In fact, before the campaign season became pandemic season and everyone cancelled their events and went home, new kinds of technology were taking shape via the “deep canvassing” movement that now have the potential to connect change #1 above, the campaigner-as-community-advocate, and change #2, this deep turn into technology.

Deep canvassing is the phrase used to describe “developing a nonjudgmental, empathetic connection with a voter through 10 to 15 minutes of authentic conversation.” Deep canvassing is even being touted as a way to “talk people out of bigotry.”

Deep canvassing is a merging of technology and care. The technology component can even be something like checking a voter’s registration status online during the conversation, if they want to know it. One canvasser talks of helping an older woman reach a state of “elation when I looked up her registration and showed her she was still registered.” But other programs and platforms allow interactive information-sharing, reminders to do follow-up conversations, and more. Imagine the potential of this style of canvassing as people feel trapped and isolated at home. It’s soberingly appropriate.

3. Candidates will be able to campaign on more systemic issues. Nobody wants to be an accelerationist about this, but desperate times do call for desperately creative, desperately radical measures. Suddenly, opposition to universal health care not tied to a job seems to make complete sense to almost everyone. The media and mainstream politicians have learned that precarity is unacceptable. Although some conservative candidates and elected officials are irresponsibly calling for the “re-opening” of public life, moderates and leftists are in favor of greater degrees of aid, debt forgiveness, and housing and health guarantees.

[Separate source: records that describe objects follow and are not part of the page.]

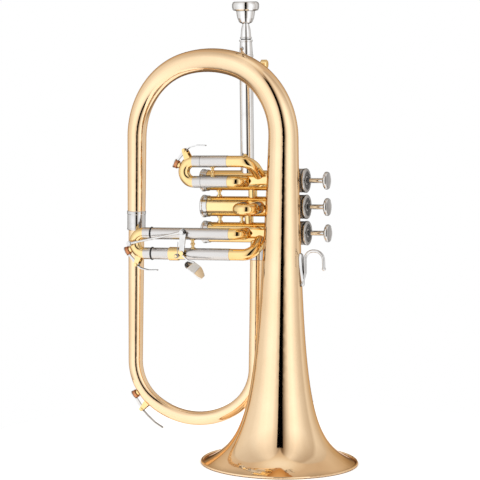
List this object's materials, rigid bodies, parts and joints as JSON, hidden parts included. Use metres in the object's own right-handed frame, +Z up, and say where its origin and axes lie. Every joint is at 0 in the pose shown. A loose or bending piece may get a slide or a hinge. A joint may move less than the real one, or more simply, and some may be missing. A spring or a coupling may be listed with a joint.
{
  "type": "flugelhorn",
  "caption": "Three-valve flugelhorn standing on its bell, with a third-slide trigger, three water keys, a tuning leadpipe and a mouthpiece.",
  "frame": {"origin": "Centre of the bell mouth, on the plane of the rim that the horn stands on.", "axes": "+Z up along the bell axis, +X towards the finger buttons, +Y from the bell towards the leadpipe side."},
  "size_m": [0.2512, 0.1524, 0.444],
  "materials": {
    "rose_brass": "clear-lacquered rose brass, mirror polished",
    "yellow_brass": "clear-lacquered yellow brass, mirror polished",
    "nickel_silver": "satin nickel silver",
    "silver_plate": "bright silver plate",
    "nickel_plate": "bright nickel plate",
    "monel": "honed monel",
    "spring_steel": "bright spring wire",
    "pad_copper": "copper-coloured synthetic pad",
    "felt": "black pressed felt",
    "black_rubber": "black rubber"
  },
  "bodies": {
    "root": {"bell": "rose_brass", "bell_bow": "rose_brass", "main_tube": "rose_brass", "valve_casing_1": "yellow_brass", "valve_casing_2": "yellow_brass", "valve_casing_3": "yellow_brass", "casing_posts": "yellow_brass", "casing_knuckles": "yellow_brass", "first_slide_knuckles": "yellow_brass", "second_slide_knuckles": "yellow_brass", "third_slide_knuckles": "yellow_brass", "slide_braces": "yellow_brass", "leadpipe_clamp": "yellow_brass", "bell_braces": "yellow_brass", "trigger_bracket": "yellow_brass", "main_water_key_saddle": "yellow_brass", "first_slide_sleeves": "nickel_silver", "second_slide_sleeves": "nickel_silver", "third_slide_sleeves": "nickel_silver", "bow_ferrule": "nickel_silver", "valve_exit_ferrule": "nickel_silver", "leadpipe_sleeve": "silver_plate", "top_caps": "nickel_plate", "bottom_caps": "nickel_plate", "finger_hook": "nickel_plate", "valve_springs": "spring_steel", "main_water_key_spring": "spring_steel", "trigger_spring": "spring_steel", "valve_felts": "felt"},
    "leadpipe": {"leadpipe": "silver_plate", "receiver_screw": "nickel_plate"},
    "mouthpiece": {"mouthpiece": "silver_plate"},
    "tuning_screw": {"tuning_screw": "yellow_brass"},
    "valve_1": {"piston_1": "monel", "valve_stem_1": "nickel_plate", "finger_button_1": "nickel_plate"},
    "valve_2": {"piston_2": "monel", "valve_stem_2": "nickel_plate", "finger_button_2": "nickel_plate"},
    "valve_3": {"piston_3": "monel", "valve_stem_3": "nickel_plate", "finger_button_3": "nickel_plate"},
    "first_slide": {"first_slide_crook": "yellow_brass", "first_slide_legs": "nickel_silver", "first_slide_water_key_saddle": "yellow_brass", "first_slide_water_key_spring": "spring_steel"},
    "second_slide": {"second_slide": "yellow_brass"},
    "third_slide": {"third_slide_crook": "yellow_brass", "third_slide_legs": "nickel_silver", "slide_bumper_rings": "black_rubber", "third_slide_water_key_saddle": "yellow_brass", "third_slide_water_key_spring": "spring_steel"},
    "first_slide_key": {"first_slide_water_key": "nickel_plate", "first_slide_water_key_cork": "pad_copper"},
    "third_slide_key": {"third_slide_water_key": "nickel_plate", "third_slide_water_key_cork": "pad_copper"},
    "main_key": {"main_water_key": "nickel_plate", "main_water_key_cork": "pad_copper"},
    "trigger": {"trigger_lever": "nickel_plate"},
    "trigger_rod": {"trigger_rod": "nickel_plate"}
  },
  "joints": [
    {"name": "valve_1", "type": "slide", "parent": "root", "child": "valve_1", "axis": [-0.9993, 0, -0.0384], "range_m": [0, 0.0165], "stiffness_N_per_m": 60, "springref_m": -0.03, "deforming": ["valve_springs"]},
    {"name": "valve_2", "type": "slide", "parent": "root", "child": "valve_2", "axis": [-0.9993, 0, -0.0384], "range_m": [0, 0.0165], "stiffness_N_per_m": 60, "springref_m": -0.03, "deforming": ["valve_springs"]},
    {"name": "valve_3", "type": "slide", "parent": "root", "child": "valve_3", "axis": [-0.9993, 0, -0.0384], "range_m": [0, 0.0165], "stiffness_N_per_m": 60, "springref_m": -0.03, "deforming": ["valve_springs"]},
    {"name": "first_slide", "type": "slide", "parent": "root", "child": "first_slide", "axis": [-0.9993, 0, -0.0384], "range_m": [0, 0.015]},
    {"name": "second_slide", "type": "slide", "parent": "root", "child": "second_slide", "axis": [0, -1, 0], "range_m": [0, 0.007]},
    {"name": "third_slide", "type": "slide", "parent": "root", "child": "third_slide", "axis": [-0.9993, 0, -0.0384], "range_m": [0, 0.0122], "stiffness_N_per_m": 150, "springref_m": -0.012},
    {"name": "trigger", "type": "hinge", "parent": "root", "child": "trigger", "pos_m": [-0.1049, 0.0018, 0.1986], "axis": [0, -1, 0], "range_deg": [0, 33.2], "deforming": ["trigger_spring"]},
    {"name": "trigger_rod", "type": "hinge", "parent": "third_slide", "child": "trigger_rod", "pos_m": [-0.1598, -0.0008, 0.2056], "axis": [0, 1, 0], "range_deg": [0, 1.8]},
    {"name": "first_slide_key", "type": "hinge", "parent": "first_slide", "child": "first_slide_key", "pos_m": [-0.10559, 0.01, 0.29894], "axis": [0, 1, 0], "range_deg": [0, 15], "stiffness_Nm_per_rad": 0.02, "springref_deg": -34.38, "deforming": ["first_slide_water_key_spring"]},
    {"name": "third_slide_key", "type": "hinge", "parent": "third_slide", "child": "third_slide_key", "pos_m": [-0.15602, 0.01, 0.18411], "axis": [0, -1, 0], "range_deg": [0, 15], "stiffness_Nm_per_rad": 0.02, "springref_deg": -34.38, "deforming": ["third_slide_water_key_spring"]},
    {"name": "main_key", "type": "hinge", "parent": "root", "child": "main_key", "pos_m": [-0.158, 0.03, 0.0354], "axis": [0, -1, 0], "range_deg": [0, 15], "stiffness_Nm_per_rad": 0.02, "springref_deg": -34.38, "deforming": ["main_water_key_spring"]},
    {"name": "leadpipe", "type": "slide", "parent": "root", "child": "leadpipe", "axis": [-0.0237, 0, 0.9997], "range_m": [0, 0.02]},
    {"name": "mouthpiece", "type": "slide", "parent": "leadpipe", "child": "mouthpiece", "axis": [-0.0237, 0, 0.9997], "range_m": [0, 0.012]},
    {"name": "tuning_screw", "type": "hinge", "parent": "root", "child": "tuning_screw", "pos_m": [-0.05028, 0.03, 0.38312], "axis": [0.9997, 0, 0.0237], "range_deg": [0, 180]}
  ],
  "couplings": [
    {"joint": "trigger", "follows": "third_slide", "rad_per_m": 47.3},
    {"joint": "trigger_rod", "follows": "third_slide", "rad_per_m": 2.5}
  ]
}
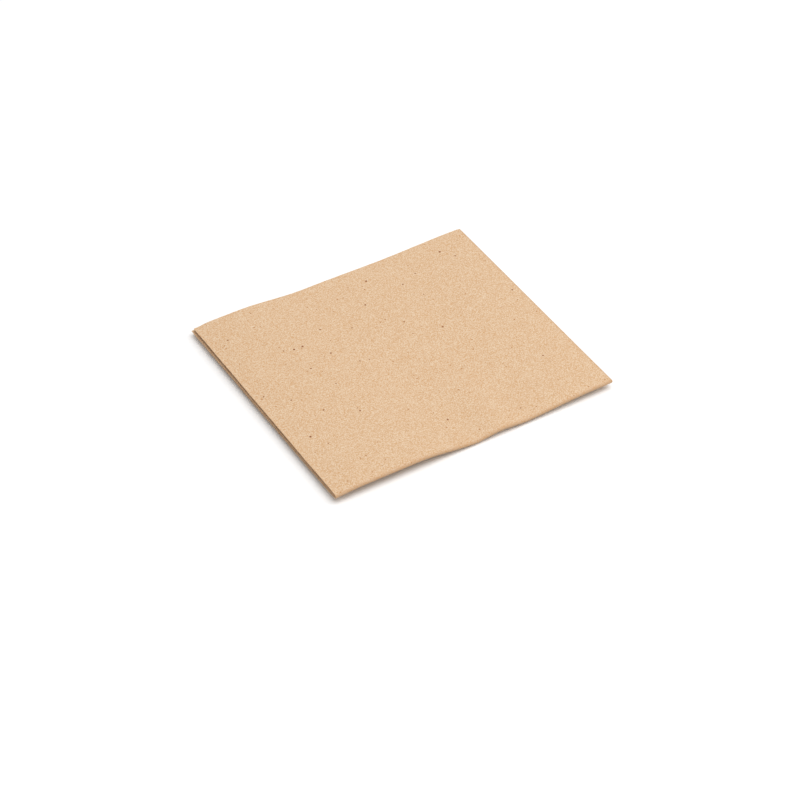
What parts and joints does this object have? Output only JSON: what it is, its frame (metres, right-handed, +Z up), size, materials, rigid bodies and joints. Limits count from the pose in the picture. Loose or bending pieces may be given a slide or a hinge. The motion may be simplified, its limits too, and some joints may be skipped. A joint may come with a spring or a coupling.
{
  "type": "paper napkin",
  "caption": "Folded kraft paper napkin: a thin unbleached tissue sheet folded into quarters that lies flat with a gentle wave, for wiping hands or setting under a drink.",
  "frame": {"origin": "on the surface the napkin lies on, under the middle of its folded outline", "axes": "+Z up, away from the table; +X along the second fold, towards the first fold; +Y away from the second fold, towards the cut edges"},
  "size_m": [0.127, 0.1142, 0.0048],
  "materials": {
    "kraft_tissue": "matte unbleached kraft tissue with fine fibres and a few dark specks"
  },
  "bodies": {
    "root": {"folded_napkin": "kraft_tissue"}
  },
  "joints": []
}
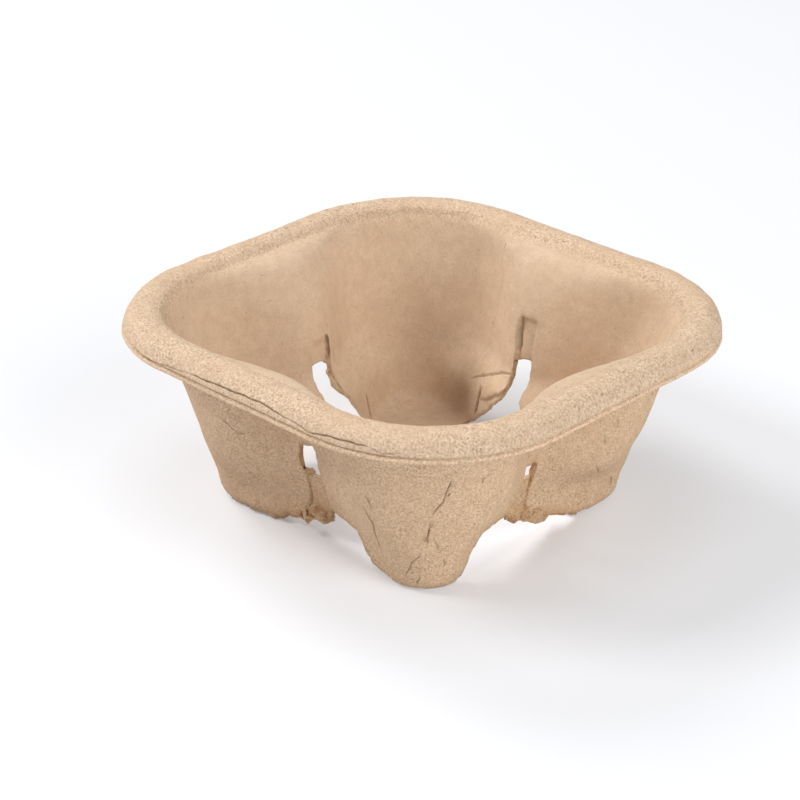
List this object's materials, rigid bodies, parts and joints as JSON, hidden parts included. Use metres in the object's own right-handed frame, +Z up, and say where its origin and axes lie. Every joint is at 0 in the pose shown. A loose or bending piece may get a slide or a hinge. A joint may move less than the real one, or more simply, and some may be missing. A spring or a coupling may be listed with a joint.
{
  "type": "moulded pulp cup carrier",
  "caption": "Moulded paper pulp carrier that holds one takeaway cup in a lobed well with a rolled rim, slotted sides and hollow feet.",
  "frame": {"origin": "on the axis of the well, at the level of the floor that the feet stand on", "axes": "+X along the longer side of the rim, +Y along the other side, +Z up out of the mouth"},
  "size_m": [0.11, 0.108, 0.045],
  "materials": {
    "pulp": "matte, fibrous moulded recycled paper pulp"
  },
  "bodies": {
    "root": {"pulp_carrier": "pulp"}
  },
  "joints": []
}
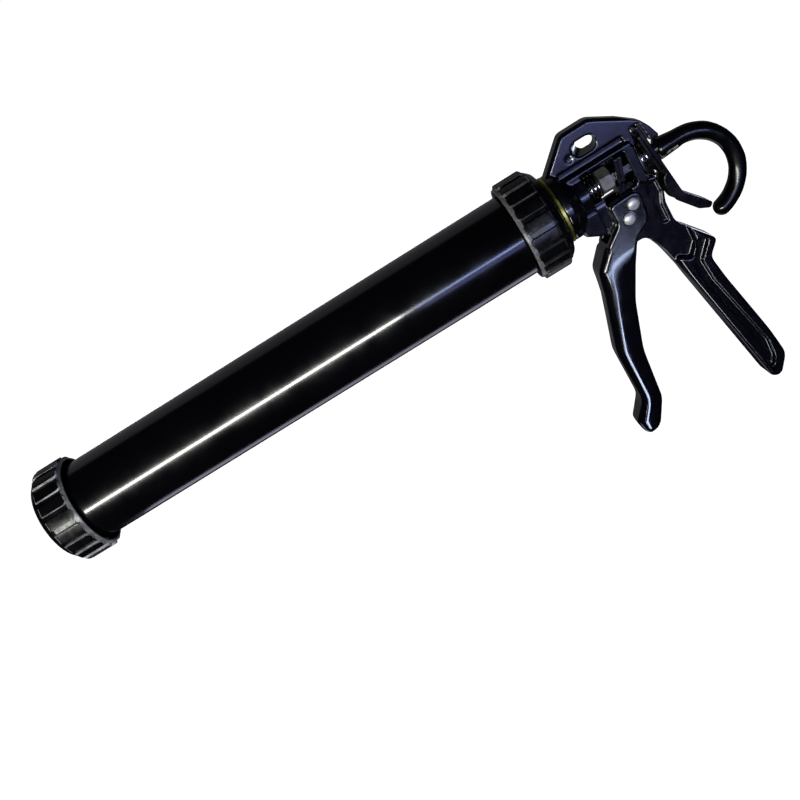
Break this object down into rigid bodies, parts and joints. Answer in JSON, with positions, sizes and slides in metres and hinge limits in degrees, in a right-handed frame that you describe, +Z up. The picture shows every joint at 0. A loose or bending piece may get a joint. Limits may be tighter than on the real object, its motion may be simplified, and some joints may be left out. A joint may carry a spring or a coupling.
{
  "type": "caulking gun",
  "caption": "Bulk caulking gun: black tube barrel with ribbed ring caps, die-cast frame with hanger fin, forked trigger, brake catch, and a hexagonal push rod bent into a coated hook.",
  "frame": {"origin": "centre of the nozzle opening in the front ring cap, on its outer face", "axes": "+X along the barrel from the nozzle end to the hook, +Z up, handles toward -Z"},
  "size_m": [0.4965, 0.0666, 0.224],
  "materials": {
    "gloss_black": "gloss",
    "ribbed_plastic": "satin",
    "yellow_zinc": "satin",
    "dark_plastic": "satin",
    "zinc_steel": "satin",
    "black_casting": "gloss",
    "rivet_metal": "polished",
    "spring_steel": "polished",
    "black_steel": "gloss",
    "rod_steel": "satin",
    "vinyl": "gloss",
    "seal_plastic": "satin"
  },
  "bodies": {
    "frame": {"body_casting": "black_casting", "trigger_pivot_rivet": "rivet_metal", "swivel_washer": "yellow_zinc", "retaining_nut": "zinc_steel", "return_spring": "spring_steel", "brake_spring": "spring_steel", "brake_washer": "zinc_steel"},
    "barrel": {"barrel_tube": "gloss_black", "rear_adaptor": "dark_plastic"},
    "front_cap": {"front_ring_cap": "ribbed_plastic"},
    "rear_cap": {"rear_ring_cap": "ribbed_plastic"},
    "trigger_lever": {"trigger": "black_casting", "drive_rivet": "rivet_metal", "drive_link": "black_steel"},
    "drive": {"drive_nut": "zinc_steel", "drive_plate_front": "black_steel", "drive_plate_rear": "black_steel"},
    "rod": {"push_rod": "rod_steel", "hook_coating": "vinyl", "piston_disc": "zinc_steel", "piston_seal": "seal_plastic", "piston_backing": "zinc_steel", "piston_collar": "zinc_steel", "piston_nut": "zinc_steel"},
    "catch": {"catch_lever": "black_steel", "brake_plate": "black_steel"}
  },
  "joints": [
    {"name": "barrel_swivel", "type": "hinge", "parent": "frame", "child": "barrel", "pos_m": [0.36, 0, 0], "axis": [1, 0, 0], "continuous": true},
    {"name": "front_cap_turn", "type": "hinge", "parent": "barrel", "child": "front_cap", "pos_m": [0.0135, 0, 0], "axis": [1, 0, 0], "continuous": true},
    {"name": "rear_cap_turn", "type": "hinge", "parent": "barrel", "child": "rear_cap", "pos_m": [0.362, 0, 0], "axis": [1, 0, 0], "continuous": true},
    {"name": "trigger_squeeze", "type": "hinge", "parent": "frame", "child": "trigger_lever", "pos_m": [0.4126, 0, -0.0262], "axis": [0, -1, 0], "range_deg": [0, 18], "stiffness_Nm_per_rad": 1.5, "springref_deg": -17.19},
    {"name": "drive_slide", "type": "slide", "parent": "frame", "child": "drive", "axis": [-1, 0, 0], "range_m": [0, 0.006], "deforming": ["return_spring"]},
    {"name": "rod_slide", "type": "slide", "parent": "frame", "child": "rod", "axis": [1, 0, 0], "range_m": [0, 0.335]},
    {"name": "catch_tilt", "type": "hinge", "parent": "frame", "child": "catch", "pos_m": [0.4413, 0, 0.0194], "axis": [0, 1, 0], "range_deg": [0, 4], "stiffness_Nm_per_rad": 1.2, "springref_deg": -8.59, "deforming": ["brake_spring"]}
  ],
  "couplings": [
    {"joint": "drive_slide", "follows": "trigger_squeeze", "m_per_rad": 0.019}
  ]
}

Mainstream sources are treating universal basic income as a legitimate policy option, and more progressive groups are outright demanding it. Spain went ahead and implemented it, which will increase perceptions of its policy legitimacy. Congressional Progressive Caucus Co-Chair Rep. Pramilla Jayapal of Washington recently called mass unemployment “a policy choice,” and pointed to European countries as having policies in place to either keep people working in safe conditions or keep paying people if they are let go. Jaypal’s own proposal includes “payments of salaries of up to $100,000, plus guaranteed retention of health insurance.”

Expect elections to continue to spur attempts at deeper communication, deeper technology, and deeper policymaking if we have more of them during pandemics. And, expect us to take many of these new developments back through the looking glass for use in whatever semblance of back-to-normal campaigning we do in the future.